Data segment:
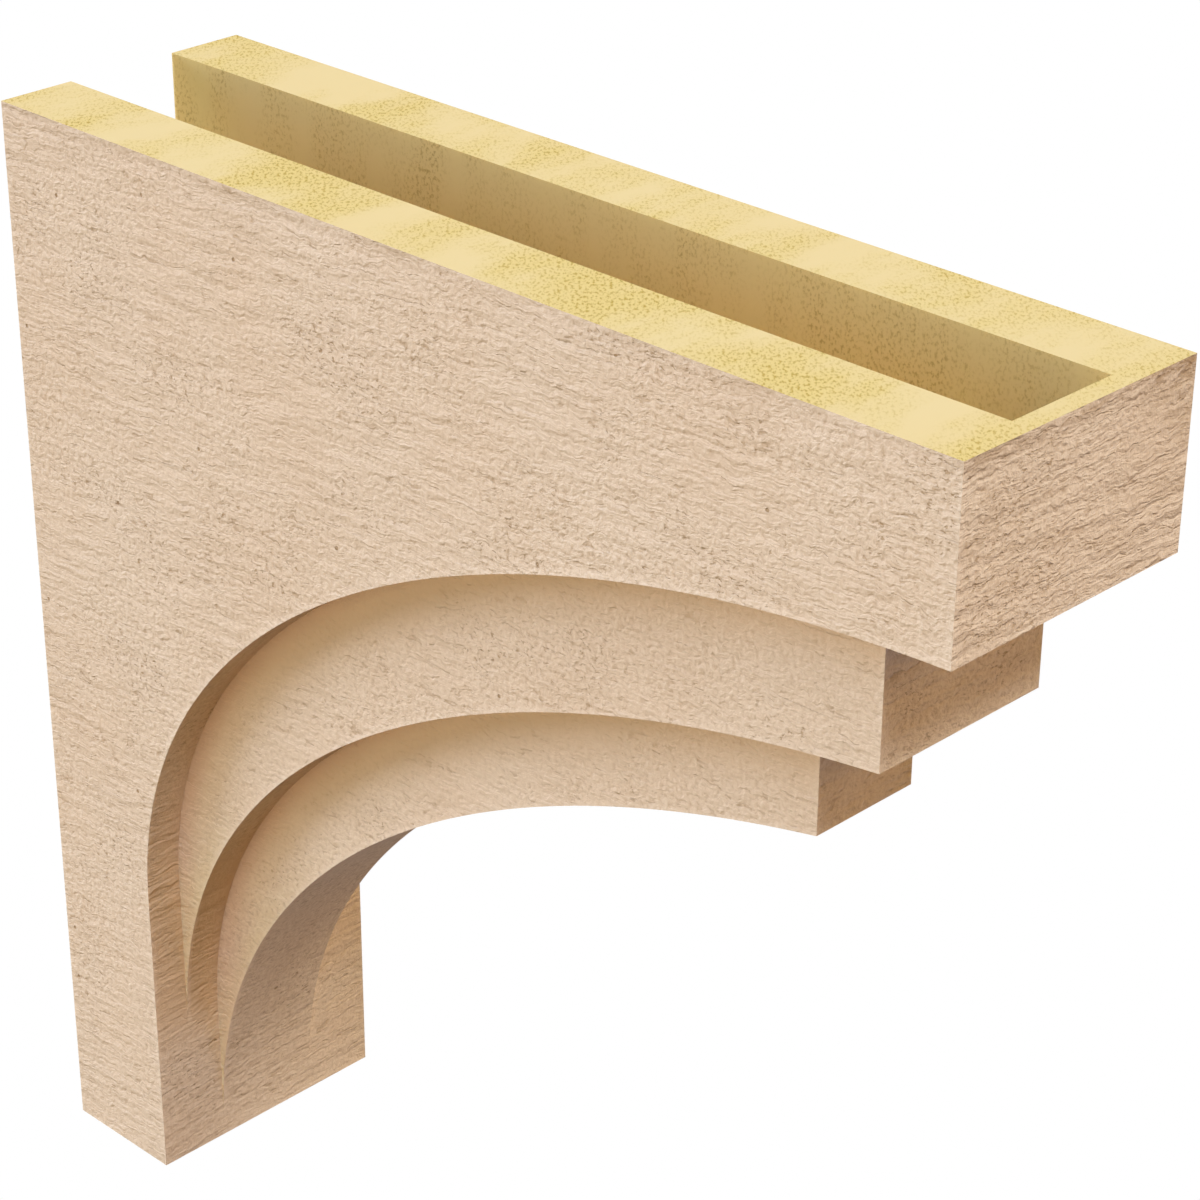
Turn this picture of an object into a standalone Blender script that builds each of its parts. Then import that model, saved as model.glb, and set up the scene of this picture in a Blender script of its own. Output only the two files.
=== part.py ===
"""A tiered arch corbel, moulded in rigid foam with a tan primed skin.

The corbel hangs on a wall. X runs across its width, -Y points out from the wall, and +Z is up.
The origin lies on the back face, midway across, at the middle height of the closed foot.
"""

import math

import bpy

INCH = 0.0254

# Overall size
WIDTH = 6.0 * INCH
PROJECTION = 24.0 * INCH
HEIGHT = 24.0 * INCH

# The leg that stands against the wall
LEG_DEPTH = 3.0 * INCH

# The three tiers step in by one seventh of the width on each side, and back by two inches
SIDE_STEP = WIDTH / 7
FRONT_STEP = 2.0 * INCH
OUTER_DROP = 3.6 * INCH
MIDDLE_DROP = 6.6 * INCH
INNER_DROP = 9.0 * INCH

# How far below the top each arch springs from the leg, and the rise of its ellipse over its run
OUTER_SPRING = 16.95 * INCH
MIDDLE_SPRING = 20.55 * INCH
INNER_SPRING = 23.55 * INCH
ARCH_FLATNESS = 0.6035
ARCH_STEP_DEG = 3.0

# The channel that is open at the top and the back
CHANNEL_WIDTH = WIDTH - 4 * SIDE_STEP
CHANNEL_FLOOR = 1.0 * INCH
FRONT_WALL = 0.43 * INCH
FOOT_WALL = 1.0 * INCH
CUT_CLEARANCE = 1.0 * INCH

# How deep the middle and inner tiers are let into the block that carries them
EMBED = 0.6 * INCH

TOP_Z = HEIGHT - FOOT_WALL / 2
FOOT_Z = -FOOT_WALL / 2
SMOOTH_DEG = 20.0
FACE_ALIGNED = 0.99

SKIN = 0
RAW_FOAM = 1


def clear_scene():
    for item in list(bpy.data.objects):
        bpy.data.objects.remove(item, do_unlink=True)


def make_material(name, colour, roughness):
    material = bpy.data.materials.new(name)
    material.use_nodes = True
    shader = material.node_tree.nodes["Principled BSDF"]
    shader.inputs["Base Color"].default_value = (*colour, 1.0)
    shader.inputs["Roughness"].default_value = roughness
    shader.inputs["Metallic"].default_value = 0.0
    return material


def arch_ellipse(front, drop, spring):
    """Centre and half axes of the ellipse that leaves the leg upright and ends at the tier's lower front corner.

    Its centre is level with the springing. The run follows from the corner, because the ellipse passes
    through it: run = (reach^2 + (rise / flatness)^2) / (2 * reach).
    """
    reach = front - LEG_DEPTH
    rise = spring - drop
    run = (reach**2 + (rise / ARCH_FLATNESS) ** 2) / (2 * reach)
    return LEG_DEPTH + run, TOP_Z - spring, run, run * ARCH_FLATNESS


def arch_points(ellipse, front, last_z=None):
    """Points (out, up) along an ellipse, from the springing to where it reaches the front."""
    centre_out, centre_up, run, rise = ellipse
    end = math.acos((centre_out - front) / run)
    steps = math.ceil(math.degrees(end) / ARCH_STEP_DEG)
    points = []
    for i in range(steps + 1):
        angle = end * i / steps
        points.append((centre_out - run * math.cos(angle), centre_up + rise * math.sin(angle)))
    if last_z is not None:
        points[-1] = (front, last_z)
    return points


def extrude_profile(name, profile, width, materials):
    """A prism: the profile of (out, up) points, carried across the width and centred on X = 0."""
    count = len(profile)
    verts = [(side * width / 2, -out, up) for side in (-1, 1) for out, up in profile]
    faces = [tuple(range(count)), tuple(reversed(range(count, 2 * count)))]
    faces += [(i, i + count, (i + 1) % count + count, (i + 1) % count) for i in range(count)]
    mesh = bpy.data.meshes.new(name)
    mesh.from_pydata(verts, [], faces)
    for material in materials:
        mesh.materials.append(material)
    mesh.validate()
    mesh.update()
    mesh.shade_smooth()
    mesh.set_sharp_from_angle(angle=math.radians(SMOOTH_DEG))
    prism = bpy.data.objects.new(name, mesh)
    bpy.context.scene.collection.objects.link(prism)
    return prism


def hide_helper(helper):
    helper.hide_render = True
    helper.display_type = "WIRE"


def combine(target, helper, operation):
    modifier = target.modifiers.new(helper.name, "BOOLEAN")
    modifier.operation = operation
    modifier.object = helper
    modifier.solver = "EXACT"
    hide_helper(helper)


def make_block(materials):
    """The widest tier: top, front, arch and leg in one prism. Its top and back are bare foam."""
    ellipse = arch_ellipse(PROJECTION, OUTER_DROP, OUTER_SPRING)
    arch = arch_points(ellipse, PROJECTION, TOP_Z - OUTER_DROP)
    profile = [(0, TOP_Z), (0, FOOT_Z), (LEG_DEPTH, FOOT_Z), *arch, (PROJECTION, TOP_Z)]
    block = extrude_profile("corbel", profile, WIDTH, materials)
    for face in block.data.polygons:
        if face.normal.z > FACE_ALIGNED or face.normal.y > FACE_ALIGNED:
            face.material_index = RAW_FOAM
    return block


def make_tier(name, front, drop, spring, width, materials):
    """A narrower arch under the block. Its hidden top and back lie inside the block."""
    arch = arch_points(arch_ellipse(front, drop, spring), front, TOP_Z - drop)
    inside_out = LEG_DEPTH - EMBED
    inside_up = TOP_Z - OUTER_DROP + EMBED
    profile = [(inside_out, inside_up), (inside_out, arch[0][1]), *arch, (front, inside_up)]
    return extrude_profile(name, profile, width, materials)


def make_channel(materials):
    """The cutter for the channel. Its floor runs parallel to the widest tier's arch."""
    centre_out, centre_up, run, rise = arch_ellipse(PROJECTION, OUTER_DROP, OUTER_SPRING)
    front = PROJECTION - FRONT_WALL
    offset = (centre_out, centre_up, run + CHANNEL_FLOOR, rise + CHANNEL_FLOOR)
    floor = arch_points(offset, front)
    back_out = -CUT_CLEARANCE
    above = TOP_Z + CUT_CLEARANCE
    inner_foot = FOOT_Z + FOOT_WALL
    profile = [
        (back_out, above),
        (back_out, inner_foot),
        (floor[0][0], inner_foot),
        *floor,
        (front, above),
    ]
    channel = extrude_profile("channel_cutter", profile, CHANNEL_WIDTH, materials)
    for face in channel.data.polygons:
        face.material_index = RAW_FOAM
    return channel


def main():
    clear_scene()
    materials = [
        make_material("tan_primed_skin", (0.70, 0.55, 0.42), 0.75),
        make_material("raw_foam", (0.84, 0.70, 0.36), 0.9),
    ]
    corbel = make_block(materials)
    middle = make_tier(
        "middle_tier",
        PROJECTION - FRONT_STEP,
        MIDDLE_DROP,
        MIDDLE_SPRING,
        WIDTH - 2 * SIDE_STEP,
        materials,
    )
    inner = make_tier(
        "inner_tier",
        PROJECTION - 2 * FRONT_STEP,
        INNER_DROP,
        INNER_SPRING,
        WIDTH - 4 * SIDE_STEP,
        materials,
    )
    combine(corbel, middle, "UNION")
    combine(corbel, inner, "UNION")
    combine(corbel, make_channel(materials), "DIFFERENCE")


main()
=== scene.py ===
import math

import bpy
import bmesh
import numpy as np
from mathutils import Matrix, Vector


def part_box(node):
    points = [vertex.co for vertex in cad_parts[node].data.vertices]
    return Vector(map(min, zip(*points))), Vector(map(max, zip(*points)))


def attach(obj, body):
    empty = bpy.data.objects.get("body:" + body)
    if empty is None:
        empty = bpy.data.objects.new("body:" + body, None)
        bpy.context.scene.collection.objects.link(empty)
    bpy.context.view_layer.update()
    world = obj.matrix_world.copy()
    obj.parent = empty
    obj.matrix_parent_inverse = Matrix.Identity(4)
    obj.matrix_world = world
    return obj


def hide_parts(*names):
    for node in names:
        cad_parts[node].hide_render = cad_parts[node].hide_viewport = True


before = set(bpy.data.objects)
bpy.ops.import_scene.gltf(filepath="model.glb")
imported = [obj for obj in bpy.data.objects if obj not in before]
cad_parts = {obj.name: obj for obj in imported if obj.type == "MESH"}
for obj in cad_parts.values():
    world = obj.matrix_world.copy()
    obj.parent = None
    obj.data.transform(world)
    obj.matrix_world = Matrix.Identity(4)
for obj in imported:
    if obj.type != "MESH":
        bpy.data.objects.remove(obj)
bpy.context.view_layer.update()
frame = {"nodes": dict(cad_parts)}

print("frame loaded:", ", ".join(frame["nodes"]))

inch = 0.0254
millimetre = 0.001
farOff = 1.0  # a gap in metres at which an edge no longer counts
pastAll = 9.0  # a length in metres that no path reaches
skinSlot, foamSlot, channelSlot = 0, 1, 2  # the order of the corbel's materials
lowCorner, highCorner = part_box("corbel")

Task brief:
Please print the material above exactly as it appears, from its first line through the line containing "INNER_DROP = 9.0 * INCH", inclusive, and stop there.

Solution below:
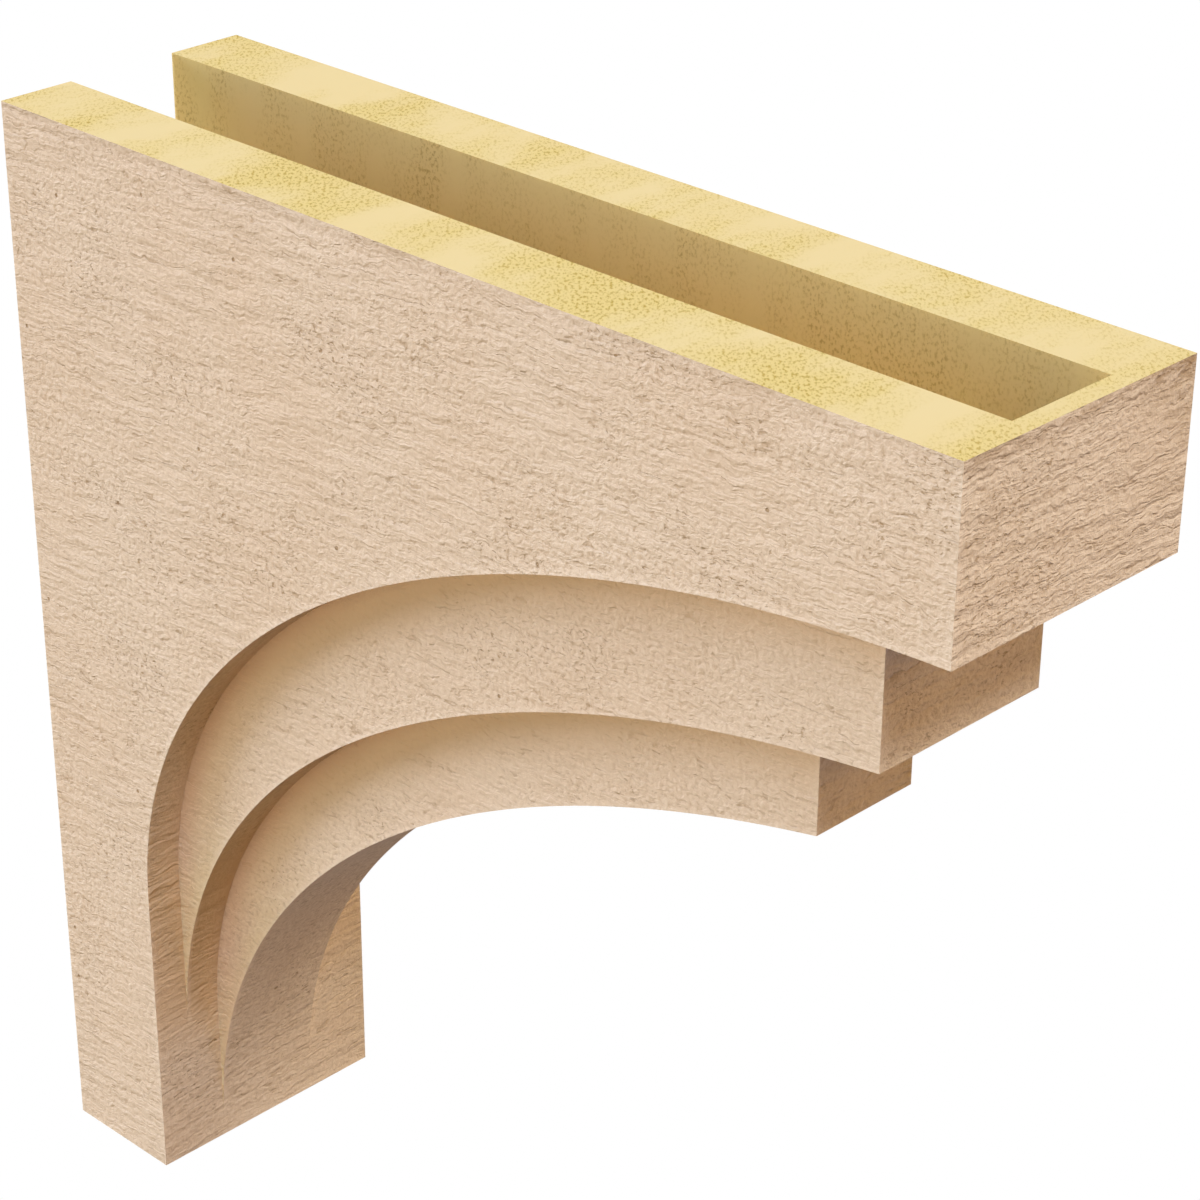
Turn this picture of an object into a standalone Blender script that builds each of its parts. Then import that model, saved as model.glb, and set up the scene of this picture in a Blender script of its own. Output only the two files.
=== part.py ===
"""A tiered arch corbel, moulded in rigid foam with a tan primed skin.

The corbel hangs on a wall. X runs across its width, -Y points out from the wall, and +Z is up.
The origin lies on the back face, midway across, at the middle height of the closed foot.
"""

import math

import bpy

INCH = 0.0254

# Overall size
WIDTH = 6.0 * INCH
PROJECTION = 24.0 * INCH
HEIGHT = 24.0 * INCH

# The leg that stands against the wall
LEG_DEPTH = 3.0 * INCH

# The three tiers step in by one seventh of the width on each side, and back by two inches
SIDE_STEP = WIDTH / 7
FRONT_STEP = 2.0 * INCH
OUTER_DROP = 3.6 * INCH
MIDDLE_DROP = 6.6 * INCH
INNER_DROP = 9.0 * INCH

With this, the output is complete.